Au début, bien que ses méthodes gênèrent nombre de “démocrates” aux entournures, on fit la sourde oreille. Sa prise d’otage du Premier ministre libanais, sa mise en quarantaine de l’élite économique de Riyad au Ritz-Carlton, sa guerre au Yémen, firent des vagues somme toute modestes. Jusqu’à l’assassinat par nervis interposés du journaliste Jamal Kashoggi à Istanbul, le monde était conciliant envers MBS.
Mais les choses changent et la communauté internationale porte désormais un regard méfiant sur cet homme aux méthodes douteuses. Qu’à cela ne tienne ! Et bien que tous les faisceaux d’indices pointent vers une culpabilité, au moins indirecte, de MBS dans la liquidation de Kashoggi, Donald Trump n’a jamais cessé de soutenir son poulain, synonyme de pétrole et d’achats d’armes à profusion. Nimbé de l’immunité américaine, MBS se croit encore tout permis, allant même jusqu’à proposer un plan de paix israélo-palestinien en comité restreint, sans daigner consulter le roi Mohammed VI, pourtant président du comité Al Qods. Pis, il prend la mouche lorsque le Maroc, membre premier de la coalition arabe au Yémen, fait “évoluer son engagement” dans ce conflit.
“Or, il faut le noter avec un certain étonnement, le Maroc ne s’est pas démonté devant les récentes intimidations saoudiennes”
Selon le logiciel de MBS, un Maroc qui ferait autre chose que du suivisme béat est un Maroc qu’il faut vite mettre au pas. Le prince héritier ne peut concevoir qu’un pays auquel on accorde des dons et des investissements ne soit autre chose qu’un béni-oui-oui. Or, il faut le noter avec un certain étonnement, le Maroc ne s’est pas démonté devant les récentes intimidations saoudiennes. Bien que l’enjeu financier soit décisif, les dons du Conseil de coopération du Golfe s’élevant à 2 milliards de dirhams en 2019, le Maroc a maintenu sa neutralité vis-à-vis du Qatar.
En outre, la volonté (tardive) du royaume de revoir l’engagement de ses troupes au Yémen, théâtre d’une guerre d’égos qui aura engendré une des plus tragiques catastrophes humanitaires de notre temps, démontre que l’argent n’est pas l’alpha et l’oméga d’une diplomatie qui se respecte.
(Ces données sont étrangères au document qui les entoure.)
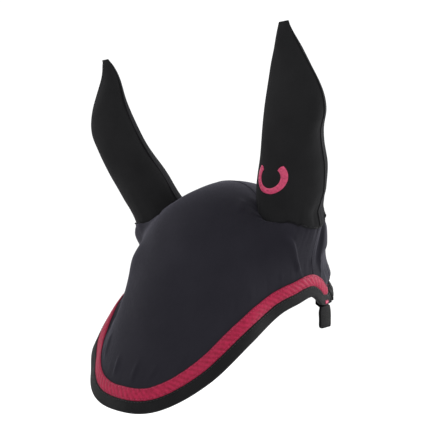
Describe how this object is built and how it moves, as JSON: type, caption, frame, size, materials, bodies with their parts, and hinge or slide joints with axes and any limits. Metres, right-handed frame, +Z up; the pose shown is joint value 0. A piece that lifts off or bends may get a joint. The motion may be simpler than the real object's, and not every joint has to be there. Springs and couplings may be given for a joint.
{
  "type": "horse fly veil",
  "caption": "Cloth cap over a horse's poll and forehead with two ear sleeves, braided and bound hem, elastic back edge and two hanging tabs.",
  "frame": {"origin": "under the cloth at the poll, the top of the horse's head between the ears", "axes": "+X to the horse's left, -Y towards its nose, +Z up"},
  "size_m": [0.3142, 0.2784, 0.346],
  "materials": {
    "cap_cloth": "matt soft-shell cloth, navy black, fine weave",
    "ear_cloth": "matt stretch jersey, black",
    "seam_tape": "matt narrow tape, black",
    "binding_tape": "ribbed woven tape, black, slightly glossy ribs",
    "elastic": "woven elastic, off-white",
    "braid": "flat plaited braid, deep pink, satin thread",
    "braid_thread": "sewing thread, deep pink",
    "dark_thread": "sewing thread, black",
    "embroidery": "satin-stitched embroidery thread, pink"
  },
  "bodies": {
    "root": {"front_panel": "cap_cloth", "rear_panel": "cap_cloth", "crown_seam": "seam_tape", "left_side_seam": "seam_tape", "right_side_seam": "seam_tape", "front_binding": "binding_tape", "rear_binding": "binding_tape", "rear_elastic": "elastic", "hem_braid": "braid", "braid_stitch_upper": "braid_thread", "braid_stitch_lower": "braid_thread", "binding_stitch": "dark_thread", "left_ear_base": "ear_cloth", "right_ear_base": "ear_cloth", "left_ear_base_seam": "seam_tape", "right_ear_base_seam": "seam_tape", "left_tab_tack": "embroidery", "right_tab_tack": "embroidery"},
    "left_ear": {"left_ear_front": "ear_cloth", "left_ear_back": "ear_cloth", "left_ear_inner_seam": "seam_tape", "left_ear_outer_seam": "seam_tape", "left_ear_emblem": "embroidery"},
    "right_ear": {"right_ear_front": "ear_cloth", "right_ear_back": "ear_cloth", "right_ear_inner_seam": "seam_tape", "right_ear_outer_seam": "seam_tape"},
    "left_tab": {"left_tab": "binding_tape"},
    "right_tab": {"right_tab": "binding_tape"}
  },
  "joints": [
    {"name": "left_ear_tilt", "type": "hinge", "parent": "root", "child": "left_ear", "pos_m": [0.089, -0.017, -0.031], "axis": [1, 0, 0], "range_deg": [-30, 12]},
    {"name": "right_ear_tilt", "type": "hinge", "parent": "root", "child": "right_ear", "pos_m": [-0.089, -0.017, -0.031], "axis": [1, 0, 0], "range_deg": [-30, 12]},
    {"name": "left_tab_swing", "type": "hinge", "parent": "root", "child": "left_tab", "pos_m": [0.10303, 0.01817, -0.12733], "axis": [0.1736, -0.9848, 0], "range_deg": [-30, 90]},
    {"name": "right_tab_swing", "type": "hinge", "parent": "root", "child": "right_tab", "pos_m": [-0.10303, 0.01817, -0.12733], "axis": [0.1736, 0.9848, 0], "range_deg": [-30, 90]}
  ]
}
Par realpolitik, opportunisme, ou toute autre raison occulte, le Maroc ne s’est pas renié pour flatter l’égo de la statue du commandeur saoudien. Même la récente séquence de “rappel puis de maintien” de l’ambassadeur marocain en Arabie Saoudite, à la suite d’un documentaire pro-Polisaro diffusé sur la chaîne Al Arabiya, a été gérée avec un certain doigté.
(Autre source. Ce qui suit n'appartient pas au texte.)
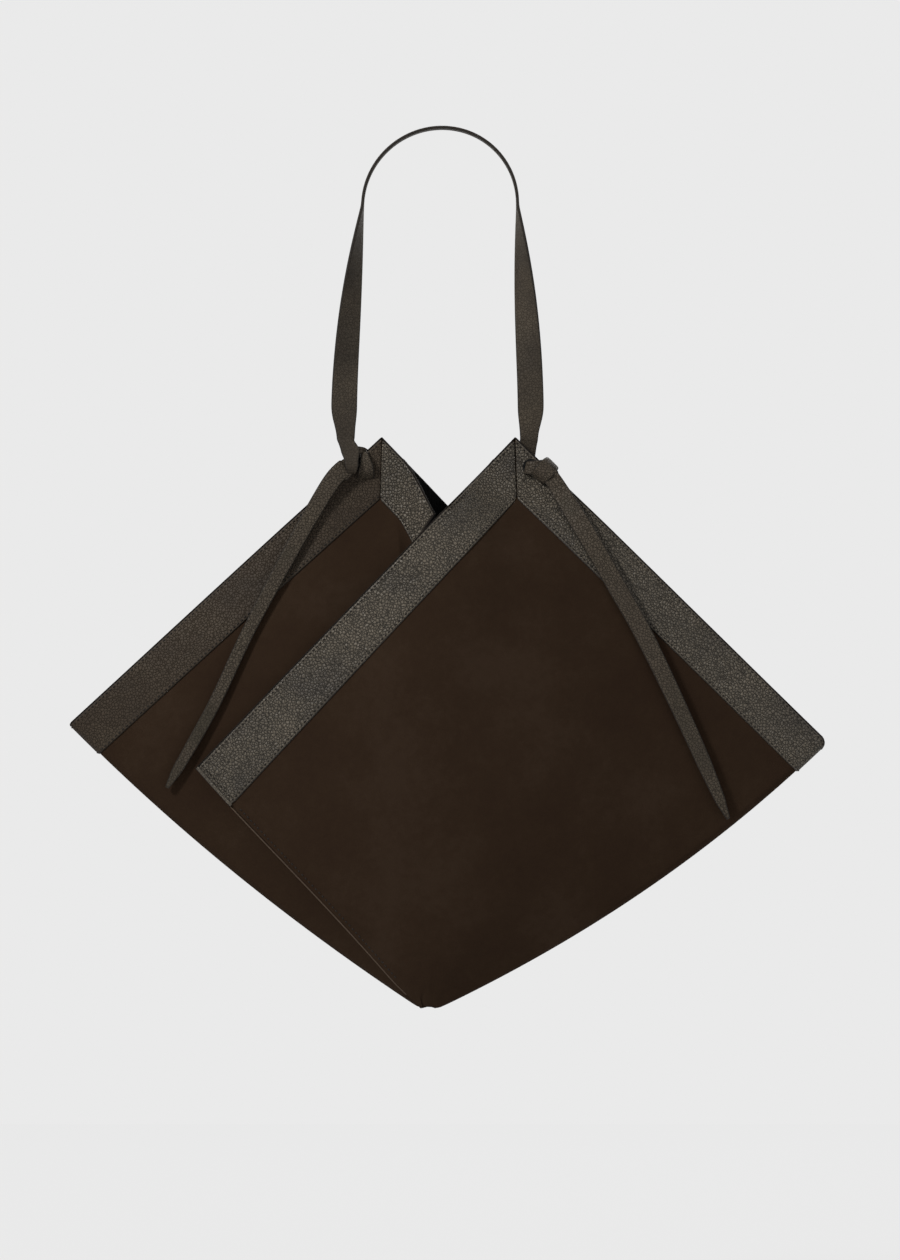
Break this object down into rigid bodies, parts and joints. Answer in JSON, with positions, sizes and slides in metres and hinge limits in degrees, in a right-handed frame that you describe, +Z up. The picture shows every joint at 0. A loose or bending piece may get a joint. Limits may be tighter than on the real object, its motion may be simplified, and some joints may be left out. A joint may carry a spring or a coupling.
{
  "type": "knotted strap shoulder bag",
  "caption": "Soft square bag folded from two suede halves, its corners drawn up to two peaks and hung from one knotted leather strap with long pointed tails.",
  "frame": {"origin": "underside of the strap at the crown of the handle, where the bag hangs", "axes": "+X to the right of the picture, +Y away from the camera, +Z up"},
  "size_m": [0.6074, 0.1114, 0.7066],
  "materials": {
    "suede": "dark brown napped suede, matt",
    "lining": "black woven lining, matt",
    "leather": "pebbled dark grey-brown leather, semi matt"
  },
  "bodies": {
    "handle": {"handle_strap": "leather"},
    "bag": {"right_half_suede": "suede", "left_half_suede": "suede", "right_half_lining": "lining", "left_half_lining": "lining", "right_panel_border": "leather", "right_corner_border": "leather", "right_tuck_border": "leather", "left_panel_border": "leather", "left_corner_border": "leather", "left_tuck_border": "leather", "right_knot": "leather", "left_knot": "leather"},
    "right_tail": {"right_tail": "leather"},
    "left_tail": {"left_tail": "leather"}
  },
  "joints": [
    {"name": "handle_swing", "type": "hinge", "parent": "handle", "child": "bag", "pos_m": [-0.0036, 0, -0.247], "axis": [0.9955, 0.0951, 0], "range_deg": [-85, 85]},
    {"name": "right_tail_lift", "type": "hinge", "parent": "bag", "child": "right_tail", "pos_m": [0.08419, -0.01175, -0.27507], "axis": [-0.8858, 0, -0.464], "range_deg": [0, 90]},
    {"name": "left_tail_lift", "type": "hinge", "parent": "bag", "child": "left_tail", "pos_m": [-0.07481, -0.01175, -0.27419], "axis": [-0.8646, 0, 0.5025], "range_deg": [0, 90]}
  ]
}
Il est, à ce titre, intéressant d’assister à l’évolution de la diplomatie marocaine. Sur le dossier du Sahara comme sur l’accord agricole Maroc-UE et les accords de pêche, mais également sur la gestion des flux migratoires dans le détroit, et plus récemment autour de la crise institutionnelle au Venezuela, on sent poindre une souveraineté décisionnelle qui assume ses points de vue et ses valeurs, ce qui n’efface pas, du reste, les critiques qu’on peut exprimer à son encontre. Que cette nouvelle ligne diplomatique ait comme corolaire l’exclusion “passagère” du Maroc des circuits de financements saoudiens au moment où l’Etat, criblé de dettes, a plus que jamais besoin de ressources est, certes, un risque majeur. Mais ce risque a été pris et sans doute assumé. MBS s’en remettra !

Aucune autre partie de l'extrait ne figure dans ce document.